В периоды, непосредственно предшествовавшие массовому обществу, обществу массового потребления, в сфере высокого искусства деньги, институциональная власть, высшее суждение вкуса и духовный авторитет были сосредоточены в одних руках и локализованы если и не в одном лице, то в пределах узкой группы правящей элиты (некоторым парадоксальным вариантом которой, кстати, был и советский строй). Это же узкое сообщество определяло и навязывало обществу единственное и безальтернативно-нормативное истинное искусство, а также престижные виды занятий — поэзия, музыка, фехтование и прочие, возникавшие и исчезавшие по мере изменения быта и состава правящих элит. Возникновение массового потребителя высокого искусства, утрата правящей элитой монополии на суждение вкуса и духовный авторитет и появление художественной элиты на ее месте в качестве таковой, соответственно процессу узкой специализации и экспертизации общества, и породило первые признаки нами описываемой проблемы. Поначалу, пока еще массовый потребитель несущественно влиял на рынок, это объявилось как проблема чисто эстетически-вкусовая и социально-амбициозная. Она артикулировалась как «художник и толпа», или «поэт и мещанин, обыватель». В горделивой позе художник адресовал свои эстетическо-вкусовые претензии массовому потребителю, а социально-статусные — слабеющей и уже не способной исполнять свои функции властной и духовной элиты так называемой великосветской черни. В транзитное время перехода от старой к новой модели массового общества, в период кризиса старой системы адаптации и легитимации произведений искусства и типов художественного поведения до возникновения новых институций этот процесс создал феномен так называемых «проклятых», не признанных в свое время художников и поэтов, порождая простую двоичную систему «высокое — альтернативное». Определенное время пример их судьбы и судьбы их произведений был неким даже каноном нового времени, в отличие от старых канонов, когда художники были более-менее адекватно вписаны в социум, тесно сотрудничая с правящими элитами.

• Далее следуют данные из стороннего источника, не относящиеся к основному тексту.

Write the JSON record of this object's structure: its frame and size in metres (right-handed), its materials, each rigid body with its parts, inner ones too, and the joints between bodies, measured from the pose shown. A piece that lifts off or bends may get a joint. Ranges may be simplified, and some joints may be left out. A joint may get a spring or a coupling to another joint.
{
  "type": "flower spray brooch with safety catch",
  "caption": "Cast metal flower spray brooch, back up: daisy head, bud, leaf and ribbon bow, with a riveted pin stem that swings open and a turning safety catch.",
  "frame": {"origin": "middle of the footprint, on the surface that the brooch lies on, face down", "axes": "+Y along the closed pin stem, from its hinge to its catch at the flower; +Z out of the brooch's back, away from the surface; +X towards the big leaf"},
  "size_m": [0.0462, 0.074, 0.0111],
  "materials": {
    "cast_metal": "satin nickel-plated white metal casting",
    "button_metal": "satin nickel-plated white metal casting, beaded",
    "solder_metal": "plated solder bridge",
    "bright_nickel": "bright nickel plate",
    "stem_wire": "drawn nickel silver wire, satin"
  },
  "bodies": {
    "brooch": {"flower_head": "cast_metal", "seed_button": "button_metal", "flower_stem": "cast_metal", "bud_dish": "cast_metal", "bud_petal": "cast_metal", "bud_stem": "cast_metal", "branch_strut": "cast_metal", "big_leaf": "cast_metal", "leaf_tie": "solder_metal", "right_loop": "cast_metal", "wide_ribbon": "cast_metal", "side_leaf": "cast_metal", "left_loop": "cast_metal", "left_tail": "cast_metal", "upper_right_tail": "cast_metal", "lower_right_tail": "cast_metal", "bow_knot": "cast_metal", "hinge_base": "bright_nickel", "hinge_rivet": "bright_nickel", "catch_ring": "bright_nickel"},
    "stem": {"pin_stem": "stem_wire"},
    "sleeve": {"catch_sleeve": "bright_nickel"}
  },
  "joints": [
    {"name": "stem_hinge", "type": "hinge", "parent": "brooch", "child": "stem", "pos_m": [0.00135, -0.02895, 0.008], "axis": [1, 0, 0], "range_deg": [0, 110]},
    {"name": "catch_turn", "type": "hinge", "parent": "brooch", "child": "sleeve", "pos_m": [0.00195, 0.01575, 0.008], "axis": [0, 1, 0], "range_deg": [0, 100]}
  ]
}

В наше же время, соответственно нынешнему пониманию литературы как многообразия, синхронного существования разнообразных жанров и стилей, об альтернативе, в отличие от советского периода, можно говорить только с двух позиций, причем тоже не как-то специально маркированных культурой, но специально выбранных для определенного рассмотрения культуры под определенным углом. Первая — традиционалистская, имеющая альтернативой себе все остальное, в самые опасные соперники выбирающая всякий раз наиболее актуальные на данный момент (без различия их эстетической радикальности или архаичности). Вторая — это как раз наиболее радикальная позиция в период своей валоризации, вхождения в этаблированное существование и встраивания в культурный истеблишмент, высматривающая в ближайшем окружении в качестве возможного будущего соперника еще более радикальные практики и стратегии. В этом случае под радикальностью отнюдь не понимается все более и более изощренная работа с языком и композицией текста, но поведенческие жесты и стратегии, вполне могущие включать в себя работу с поп-текстами, китчем, трэшем и пр.
Только с этой, второй, точки зрения интересно и можно с какой-то мерой осмысленности рассматривать вопрос об альтернативной, деятельности как синхронно, так и в динамике. Конечно, встает проблема локуса размещения глаза наблюдателя и оценщика, особенно при таком вот достаточно абстрагированном модельном рассмотрении. Естественно, все модели достаточно уязвимы с точки зрения конкретных полевых исследований, но, пожалуй, именно на пределе сборочных столов именно подобных моделей данные этих исследований единственно обретают некую ясность, цельность и аксиологию. Посему в качестве отсчетной и наиболее радикальной современной российской (да и не только российской) культурно-художественной практики можно выбрать так называемый постмодернистский способ построения текстов и маркирования образа литераторов в обществе.